Goal –
The lines below are to be quoted exactly, from the first through the one that contains "foot_glides();".

────────────────

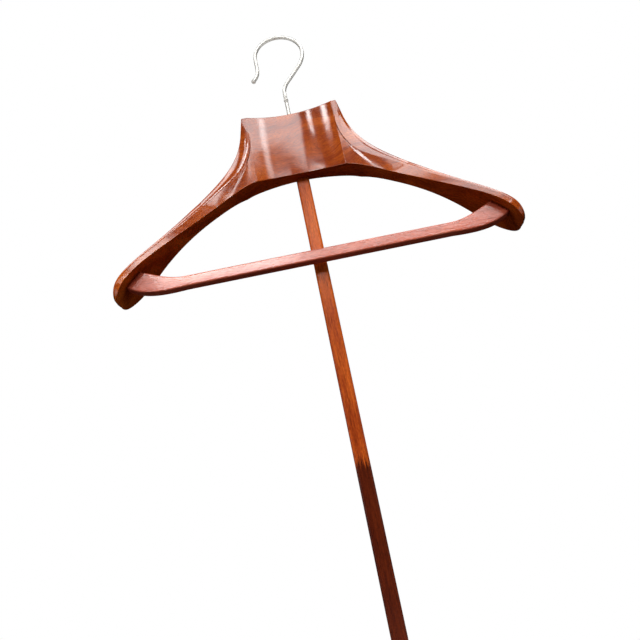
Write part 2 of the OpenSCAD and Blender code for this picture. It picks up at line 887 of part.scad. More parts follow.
module seat_screws() {
    color(BRASS)
        seat_screw_places()
            translate([0, 0, block_h])
                screw(block_h + seat_grip);
}

dish_sphere_r = (dish_r * dish_r + dish_depth * dish_depth) / (2 * dish_depth);
module seat_panel() {
    seat_l = leg_rear_y + half_d;
    color(WOOD)
        difference() {
            translate([0, leg_rear_y - seat_l / 2, frame_top_z])
                linear_extrude(seat_t)
                    rounded_rectangle(seat_w, seat_l, seat_r);
            translate([0, frame_mid_y, seat_z + dish_sphere_r - dish_depth])
                sphere(r = dish_sphere_r, $fn = 360);
            on_hanger()
                post_blank(joint_gap, post_top_drop);
            seat_screw_places()
                pilot(seat_grip);
        }
}

module rounded_rectangle(w, l, r) {
    square([w, l - 2 * r], center = true);
    square([w - 2 * r, l], center = true);
    for (x = [r - w / 2, w / 2 - r], y = [r - l / 2, l / 2 - r])
        translate([x, y])
            circle(r = r);
}

// ---------------------------------------------------------------- feet
module glide_places() {
    for (side = [-1, 1], y = [leg_front_y + leg_foot_s / 2, leg_rear_y - leg_foot_s / 2])
        translate([side * (frame_w / 2 - leg_foot_s / 2), y, 0])
            children();
}

module glide_pin(play) {
    translate([0, 0, glide_t / 2])
        cylinder(h = glide_t / 2 + glide_pin_l + play, d = glide_pin_d + 2 * play);
}

module foot_glides() {
    color("dimgray")
        glide_places() {
            cylinder(h = glide_t / 2, d1 = glide_d - glide_t, d2 = glide_d);
            translate([0, 0, glide_t / 2])
                cylinder(h = glide_t / 2, d = glide_d);
            glide_pin(0);
        }
}

hanger_body();
trouser_bar();
bar_dowels();
hook();
hook_bush();
post();
post_neck_screws();
post_base_screws();
front_apron();
rear_apron();
left_apron();
right_apron();
front_left_leg();
front_right_leg();
rear_left_leg();
rear_right_leg();
left_stretcher();
right_stretcher();
cross_stretcher();
rear_stretcher();
corner_blocks();
corner_block_screws();
seat_panel();
seat_screws();
foot_glides();
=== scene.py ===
"""Looks of the clothes valet chair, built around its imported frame.

Lengths of pieces are millimetres, and new_piece() turns them into metres. Materials, lamps and floor are
in metres. Seen from the front, +X is right, the front faces -Y and the floor is z = 0.
"""
import math

import bmesh
import bpy
from mathutils import Matrix, Vector
from mathutils.geometry import delaunay_2d_cdt


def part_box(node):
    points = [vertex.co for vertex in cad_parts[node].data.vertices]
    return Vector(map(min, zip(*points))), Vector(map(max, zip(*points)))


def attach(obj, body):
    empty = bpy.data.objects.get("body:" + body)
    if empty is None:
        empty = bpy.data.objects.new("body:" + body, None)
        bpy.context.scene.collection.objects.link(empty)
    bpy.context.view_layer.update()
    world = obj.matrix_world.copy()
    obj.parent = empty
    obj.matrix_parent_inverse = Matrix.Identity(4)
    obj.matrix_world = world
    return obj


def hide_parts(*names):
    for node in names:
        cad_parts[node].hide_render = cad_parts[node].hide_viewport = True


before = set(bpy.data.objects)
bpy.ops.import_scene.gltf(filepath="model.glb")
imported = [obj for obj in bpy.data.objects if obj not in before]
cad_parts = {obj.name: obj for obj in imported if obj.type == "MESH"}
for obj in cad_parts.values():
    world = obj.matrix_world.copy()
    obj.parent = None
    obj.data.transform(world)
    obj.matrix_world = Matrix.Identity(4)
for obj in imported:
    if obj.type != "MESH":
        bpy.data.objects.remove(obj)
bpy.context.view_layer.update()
MM = 0.001


# ------------------------ places that the frame gives
def box_mm(node):
    """Lowest and highest corner of a CAD node, in millimetres."""
    low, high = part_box(node)
    return low / MM, high / MM


HANGER_LOW, HANGER_HIGH = box_mm("hanger_body")
BAR_LOW, BAR_HIGH = box_mm("trouser_bar")
POST_LOW, POST_HIGH = box_mm("post")
SEAT_LOW, SEAT_HIGH = box_mm("seat_panel")
BUSH_LOW, BUSH_HIGH = box_mm("hook_bush")

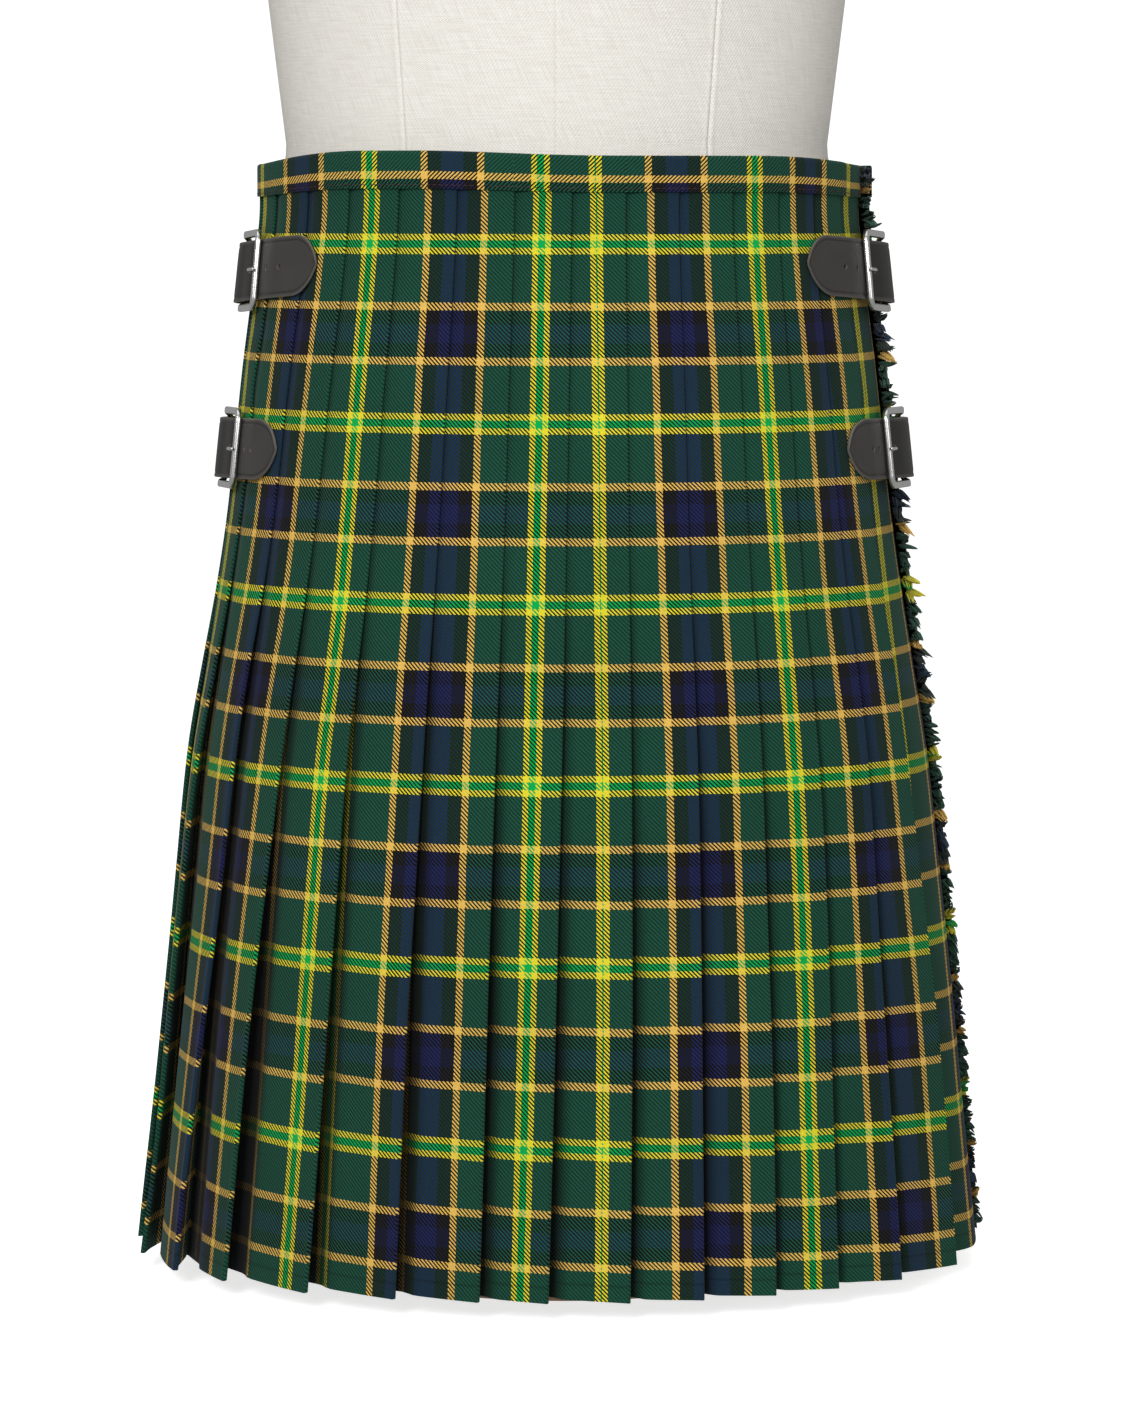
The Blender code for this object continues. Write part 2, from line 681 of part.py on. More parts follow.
def add_chape(hip, name, collection):
    """The leather tab that is sewn to the pleats and folded round the buckle's front bar."""
    low = CREST + CLOTH / 2 + SEAM_GAP + CHAPE_THICK / 2
    round_bar = BAR_RADIUS + SEAM_GAP + CHAPE_THICK / 2 + 0.0001
    under_bar = hip.front_bar - round_bar - 0.0001
    half_length = BUCKLE_LENGTH / 2
    route = [(mix(CHAPE_BACK, -0.0040, i / 4), low + 0.0001) for i in range(5)]
    route += [
        (0.0040, mix(low, under_bar, 0.5)),
        (0.0110, under_bar),
    ]
    for degrees in (-90, -45, 0, 45, 90):
        angle = math.radians(degrees)
        forward = half_length + round_bar * math.cos(angle)
        route.append((forward, hip.front_bar + round_bar * math.sin(angle)))
    route.append((0.0140, hip.front_bar + round_bar - 0.0002))
    mesh = strip_mesh(name, hip, route, lambda forward: CHAPE_WIDTH, 1)
    chape = new_object(name, mesh, "leather", collection)
    add_thickness(chape, CHAPE_THICK)
    return chape


def add_buckle(hip, name, collection):
    """A rounded rectangular frame of round wire, flat, with its back bar over the strap."""
    half_length, half_height = BUCKLE_LENGTH / 2, BUCKLE_HEIGHT / 2
    back = hip.point(-half_length, BACK_BAR_OUT)
    front = hip.point(half_length, hip.front_bar)
    centre = (back + front) / 2
    ahead = (front - back).normalized()
    down = frame_at(hip, 0.0, BACK_BAR_OUT)[2]
    down = (down - ahead * down.dot(ahead)).normalized()
    corners = []
    for cx, cy, start in ((1, 1, 0), (-1, 1, 90), (-1, -1, 180), (1, -1, 270)):
        for degrees in (0, 45, 90):
            angle = math.radians(start + degrees)
            x = cx * (half_length - BUCKLE_CORNER) + BUCKLE_CORNER * math.cos(angle)
            y = cy * (half_height - BUCKLE_CORNER) + BUCKLE_CORNER * math.sin(angle)
            corners.append(centre + ahead * x + down * y)
    curve = bpy.data.curves.new(name, "CURVE")
    curve.dimensions = "3D"
    curve.bevel_depth = BAR_RADIUS
    curve.bevel_resolution = 1
    spline = curve.splines.new("POLY")
    spline.points.add(len(corners) - 1)
    for point, place in zip(spline.points, corners):
        point.co = (*place, 1.0)
    spline.use_cyclic_u = True
    curve.materials.append(finish_material("buckle_metal"))
    buckle = bpy.data.objects.new(name, curve)
    collection.objects.link(buckle)
    return buckle


def add_wire(name, places, radius, collection):
    """A round wire along a path, with flat ends."""
    build = bmesh.new()
    loops = []
    for i, place in enumerate(places):
        along = (places[min(i + 1, len(places) - 1)] - places[max(i - 1, 0)]).normalized()
        side = along.cross(Vector((0, 0, 1))).normalized()
        top = side.cross(along)
        turns = [math.radians(60 * step) for step in range(6)]
        rim = [side * (radius * math.cos(a)) + top * (radius * math.sin(a)) for a in turns]
        loops.append([build.verts.new(place + spoke) for spoke in rim])
    for before, after in zip(loops, loops[1:]):
        for i in range(6):
            j = (i + 1) % 6
            build.faces.new((before[i], before[j], after[j], after[i]))
    build.faces.new(loops[0])
    build.faces.new(loops[-1])
    bmesh.ops.recalc_face_normals(build, faces=build.faces)
    mesh = bpy.data.meshes.new(name)
    build.to_mesh(mesh)
    build.free()
    mesh.shade_smooth()
    mesh.set_sharp_from_angle(angle=math.radians(65))
    return new_object(name, mesh, "buckle_metal", collection)


def add_prong(hip, name, collection):
    """The pin: from the front bar, under the strap, up through its hole and onto the back bar."""
    rest = BACK_BAR_OUT + BAR_RADIUS + SEAM_GAP + PRONG_RADIUS
    at_hole = route_out(strap_route(hip), PIN_HOLE)
    path = [
        (0.0110, hip.front_bar - 0.0006),
        (0.0030, mix(hip.front_bar - 0.0006, at_hole - 0.0019, 0.55)),
        (PIN_HOLE + 0.0028, at_hole - 0.0019),
        (PIN_HOLE, at_hole),
        (PIN_HOLE - 0.0026, at_hole + 0.0022),
        (PIN_HOLE - 0.0055, rest - 0.0001),
        (-BUCKLE_LENGTH / 2 - 0.0016, rest + 0.0001),
    ]
    return add_wire(name, [hip.point(forward, out) for forward, out in path], PRONG_RADIUS, collection)


def cut_slit(apron, hip, cutters):
    """The slit in the over apron that the under apron's strap comes out of."""
    build = bmesh.new()
    half = STRAP_WIDTH / 2 + 0.0012
    corners = []
    for out in (0.0010, 0.0100):
        for forward in (hip.past_fold + SLIT_FROM, hip.past_fold + SLIT_TO):
            for down in (-half, half):
                corners.append(build.verts.new(hip.point(forward, out, down)))
    for quad in ((0, 1, 3, 2), (4, 6, 7, 5), (0, 4, 5, 1), (2, 3, 7, 6), (0, 2, 6, 4), (1, 5, 7, 3)):
        build.faces.new([corners[i] for i in quad])
    bmesh.ops.recalc_face_normals(build, faces=build.faces)
    name = f"slit_{hip.level * 1000:.0f}"
    mesh = bpy.data.meshes.new(name)
    build.to_mesh(mesh)
    build.free()
    cut_with(apron, add_cutter(name, mesh, cutters), name)


def form_section(below):
    """Half width, half depth and forward shift of the dress form at a level below the waist."""
    if below >= 0:
        ring = Ring(below)
        width = ring.half_width - smooth_table(FORM_INSET, 1, below)
        return width, ring.half_depth - smooth_table(FORM_INSET, 2, below), 0.0
    return tuple(smooth_table(FORM_ABOVE, column, -below) for column in (1, 2, 3))


def form_sideways(below):
    """The torso stands a little to the wearer's left from the waist up to the shoulders."""
    inside = 1.0 - smooth_step(below / 0.05)
    under_neck = 1.0 - smooth_step((-below - 0.30) / 0.16)
    return FORM_LEAN * inside * under_neck


def add_form(collection):
    """The limbless torso: ovals that grow squarer towards the shoulders."""
    lower = [row[0] for row in FORM_INSET][::-1]
    upper = [-row[0] for row in FORM_ABOVE[1:]]
    loops = []
    for below in lower + upper:
        width, depth, forward = form_section(below)
        loop = []
        for i in range(FORM_SIDES):
            angle = 2 * math.pi * i / FORM_SIDES
            x, y = width * math.cos(angle), depth * math.sin(angle) + forward
            loop.append(Vector((x + form_sideways(below), y, WAIST_TOP - below)))
        loops.append(loop)
    return loft_closed("form_torso", loops, "linen", collection, whole_caps=True)


def add_turned(name, profile, material, collection):
    """A round piece: its profile at +X, from the top of its outer side to the bottom, turned round Z."""
    mesh = bpy.data.meshes.new(name)
    edges = [(i, i + 1) for i in range(len(profile) - 1)]
    mesh.from_pydata([(radius, 0.0, height) for radius, height in profile], edges, [])
    turned = new_object(name, mesh, material, collection)
    screw = turned.modifiers.new("turn", "SCREW")
    screw.steps = screw.render_steps = 32
    screw.use_merge_vertices = True
    screw.merge_threshold = 0.00005
    screw.use_smooth_shade = True
    return turned


def add_stand(collection):
    """The foot on the floor, the pole up to the torso, and the cap that closes the neck."""
    edge = 0.003
    add_turned(
        "form_foot",
        [
            (0.0, FOOT_THICK),
            (FOOT_RADIUS - edge, FOOT_THICK),
            (FOOT_RADIUS, FOOT_THICK - edge),
            (FOOT_RADIUS, 0.0),
            (0.0, 0.0),
        ],
        "wood",
        collection,
    )
    torso_bottom = WAIST_TOP - FORM_INSET[-1][0]
    low, high = FOOT_THICK + SEAM_GAP, torso_bottom - SEAM_GAP
    add_turned(
        "form_pole",
        [(0.0, high), (POLE_RADIUS, high), (POLE_RADIUS, low), (0.0, low)],
        "stand_metal",
        collection,
    )
    neck = WAIST_TOP + FORM_ABOVE[-1][0] + SEAM_GAP
    add_turned(
        "form_neck_cap",
        [
            (0.0, neck + CAP_HEIGHT),
            (CAP_RADIUS * 0.45, neck + CAP_HEIGHT * 0.95),
            (CAP_RADIUS * 0.80, neck + CAP_HEIGHT * 0.72),
            (CAP_RADIUS, neck + CAP_HEIGHT * 0.35),
            (CAP_RADIUS, neck),
            (0.0, neck),
        ],
        "wood",
        collection,
    )


def add_kilt(collection, cutters):
    over_apron = cloth_wall("over_apron", over_apron_section, collection)
    halves = (("pleats_left", FIRST_PLEAT, MIDDLE_PLEAT), ("pleats_right", MIDDLE_PLEAT + 1, LAST_PLEAT))
    for name, first, last in halves:
        cloth_wall(name, lambda ring, a=first, b=last: pleats_section(ring, a, b, True), collection)
    cloth_wall("under_apron", under_apron_section, collection)
    add_waistband(collection)
    add_fringe(collection)
    for side, word in ((-1, "left"), (1, "right")):
        for row in BUCKLE_LEVELS:
            hip = Hip(side, row)
            label = f"{word}_{row}"
            add_strap(hip, f"strap_{label}", collection, cutters)
            add_chape(hip, f"chape_{label}", collection)
            add_buckle(hip, f"buckle_{label}", collection)
            add_prong(hip, f"prong_{label}", collection)
            if side < 0:
                cut_slit(over_apron, hip, cutters)


def main():
    clear_scene()
    kilt = new_collection("kilt_on_form")
    cutters = new_collection("cutters")
    add_kilt(kilt, cutters)
    add_form(kilt)
    add_stand(kilt)


main()
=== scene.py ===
# %% [markdown]
# # A kilt on a dress form
# A kilt is one long piece of checked wool twill. The back is folded into knife pleats that are sewn
# flat from the waist to the hips and hang free below. Two flat aprons cross over the front, and
# leather straps with buckles hold them at the hips. A solid model fixes where each piece lies.
# Here every piece is made again as a fine surface, in metres, in that model's own frame: +X is the
# wearer's right, +Y the front, and +Z is up.

# %% Load the frame
import math

import bpy
import numpy as np
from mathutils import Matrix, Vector


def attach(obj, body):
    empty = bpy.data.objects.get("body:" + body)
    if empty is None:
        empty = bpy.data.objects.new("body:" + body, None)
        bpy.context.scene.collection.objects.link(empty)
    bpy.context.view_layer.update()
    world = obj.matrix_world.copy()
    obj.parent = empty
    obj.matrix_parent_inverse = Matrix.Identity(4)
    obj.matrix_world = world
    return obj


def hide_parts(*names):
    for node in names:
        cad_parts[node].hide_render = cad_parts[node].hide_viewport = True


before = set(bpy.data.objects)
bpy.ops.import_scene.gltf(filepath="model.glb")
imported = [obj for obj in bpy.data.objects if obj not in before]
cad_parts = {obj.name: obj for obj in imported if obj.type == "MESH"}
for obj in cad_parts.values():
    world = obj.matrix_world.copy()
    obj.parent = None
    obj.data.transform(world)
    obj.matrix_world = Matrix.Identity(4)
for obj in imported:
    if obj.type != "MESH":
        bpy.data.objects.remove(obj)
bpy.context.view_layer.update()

# %% [markdown]
# ## Camera
# A long lens, about three metres away and a little above the waist, tilted down so that the hem's
# nearest folds come out lowest. A long lens keeps the pleats at both hips from looking squeezed.

# %% Camera
camera_data = bpy.data.cameras.new("camera")
camera_data.lens, camera_data.sensor_width = 139.4, 36.0
camera_data.clip_end = 60.0
camera = bpy.data.objects.new("camera", camera_data)
camera.location = (-0.0006, -3.05, 0.6047)
camera.rotation_euler = (math.radians(90 - 5.376), 0.0, 0.0)
bpy.context.scene.collection.objects.link(camera)
bpy.context.scene.camera = camera
print("camera:", tuple(round(v, 3) for v in camera.location))

# %% [markdown]
# ## The kilt's shape
# The cloth is wrapped round ovals that widen from the waist to the hem. A table holds a few of
# them, and a smooth curve through its rows gives the rest. The curve is a monotone cubic: it never
# swings past its rows, so the sides stay clean.

# %% Tables of the kilt
LENGTH, WAIST = 0.612, 0.626
CAD_CLOTH, CAD_CREST = 0.0012, 0.0032
OUTLINE_COLUMNS = ("below_waist", "half_width", "half_depth")
OUTLINE = np.array([
    (0.000, 0.1690, 0.1270), (0.025, 0.1690, 0.1270), (0.067, 0.1725, 0.1300),
    (0.120, 0.1792, 0.1370), (0.200, 0.1880, 0.1470), (0.240, 0.1940, 0.1525),
    (0.280, 0.2010, 0.1590), (0.335, 0.2102, 0.1660), (0.400, 0.2178, 0.1730),
    (0.470, 0.2255, 0.1800), (0.540, 0.2325, 0.1860), (0.612, 0.2400, 0.1910),
])
OPENING_COLUMNS = ("below_waist", "lift", "underlap", "apron_stand_off", "under_apron_stand_off")
OPENING = np.array([
    (0.000, 0.0032, 0.0120, 0.0060, 0.0000),
    (0.200, 0.0032, 0.0125, 0.0062, 0.0000),
    (0.300, 0.0068, 0.0150, 0.0080, 0.0025),
    (0.450, 0.0105, 0.0185, 0.0115, 0.0060),
    (0.612, 0.0145, 0.0210, 0.0150, 0.0100),
])


def smooth(t):
    """A step from 0 to 1 with level ends: 3t^2 - 2t^3."""
    t = np.clip(t, 0.0, 1.0)
    return t * t * (3 - 2 * t)


def mix(a, b, t):
    return a + (b - a) * t


def read_curve(rows, column, at):
    """Reads a column along a monotone cubic; each slope is the harmonic mean of its two steps."""
    xs, ys = rows[:, 0], rows[:, column]
    steps = np.diff(ys) / np.diff(xs)
    product, total = steps[:-1] * steps[1:], steps[:-1] + steps[1:]
    inner = np.where(product > 0, 2 * product / np.where(product > 0, total, 1.0), 0.0)
    slopes = np.concatenate([steps[:1], inner, steps[-1:]])
    at = np.clip(at, xs[0], xs[-1])
    i = np.clip(np.searchsorted(xs, at, side="right") - 1, 0, len(xs) - 2)
    width = xs[i + 1] - xs[i]
    t = (at - xs[i]) / width
    level = ys[i] * (1 + 2 * t) * (1 - t) ** 2 + ys[i + 1] * t * t * (3 - 2 * t)
    return level + width * (slopes[i] * t * (1 - t) ** 2 - slopes[i + 1] * t * t * (1 - t))


print("waist half width", read_curve(OUTLINE, 1, 0.0), "hem", read_curve(OUTLINE, 1, LENGTH))

# %% [markdown]
# A place on the wall of cloth has three numbers: how far it is below the waist, how far round from
# the centre back, and how far out from the inner layer. Lengths round an oval have no plain
# formula, so a table is worked out once, for ovals from flat to round, and then only read.

# %% Places on the wall of cloth
def oval(level):
    """Half width and half depth of the inner layer: the outline less the pleats' lift."""
    inset = read_curve(OPENING, 1, level) + CAD_CLOTH / 2
    return read_curve(OUTLINE, 1, level) - inset, read_curve(OUTLINE, 2, level) - inset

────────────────

Written solution –
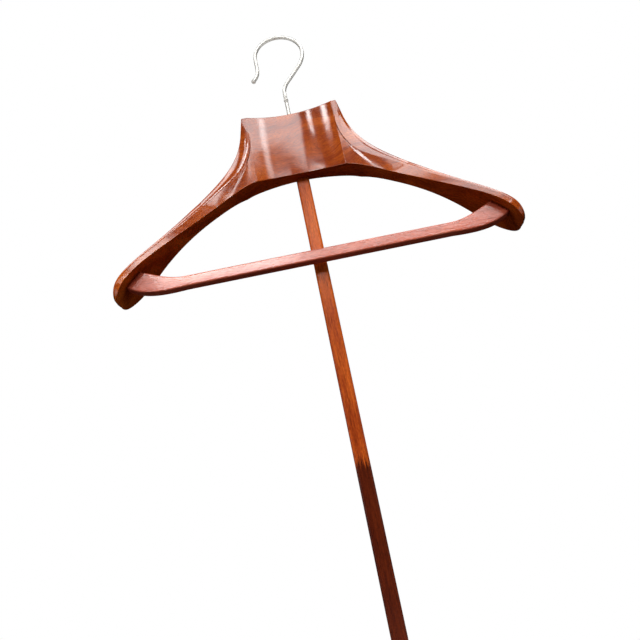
Write part 2 of the OpenSCAD and Blender code for this picture. It picks up at line 887 of part.scad. More parts follow.
module seat_screws() {
    color(BRASS)
        seat_screw_places()
            translate([0, 0, block_h])
                screw(block_h + seat_grip);
}

dish_sphere_r = (dish_r * dish_r + dish_depth * dish_depth) / (2 * dish_depth);
module seat_panel() {
    seat_l = leg_rear_y + half_d;
    color(WOOD)
        difference() {
            translate([0, leg_rear_y - seat_l / 2, frame_top_z])
                linear_extrude(seat_t)
                    rounded_rectangle(seat_w, seat_l, seat_r);
            translate([0, frame_mid_y, seat_z + dish_sphere_r - dish_depth])
                sphere(r = dish_sphere_r, $fn = 360);
            on_hanger()
                post_blank(joint_gap, post_top_drop);
            seat_screw_places()
                pilot(seat_grip);
        }
}

module rounded_rectangle(w, l, r) {
    square([w, l - 2 * r], center = true);
    square([w - 2 * r, l], center = true);
    for (x = [r - w / 2, w / 2 - r], y = [r - l / 2, l / 2 - r])
        translate([x, y])
            circle(r = r);
}

// ---------------------------------------------------------------- feet
module glide_places() {
    for (side = [-1, 1], y = [leg_front_y + leg_foot_s / 2, leg_rear_y - leg_foot_s / 2])
        translate([side * (frame_w / 2 - leg_foot_s / 2), y, 0])
            children();
}

module glide_pin(play) {
    translate([0, 0, glide_t / 2])
        cylinder(h = glide_t / 2 + glide_pin_l + play, d = glide_pin_d + 2 * play);
}

module foot_glides() {
    color("dimgray")
        glide_places() {
            cylinder(h = glide_t / 2, d1 = glide_d - glide_t, d2 = glide_d);
            translate([0, 0, glide_t / 2])
                cylinder(h = glide_t / 2, d = glide_d);
            glide_pin(0);
        }
}

hanger_body();
trouser_bar();
bar_dowels();
hook();
hook_bush();
post();
post_neck_screws();
post_base_screws();
front_apron();
rear_apron();
left_apron();
right_apron();
front_left_leg();
front_right_leg();
rear_left_leg();
rear_right_leg();
left_stretcher();
right_stretcher();
cross_stretcher();
rear_stretcher();
corner_blocks();
corner_block_screws();
seat_panel();
seat_screws();
foot_glides();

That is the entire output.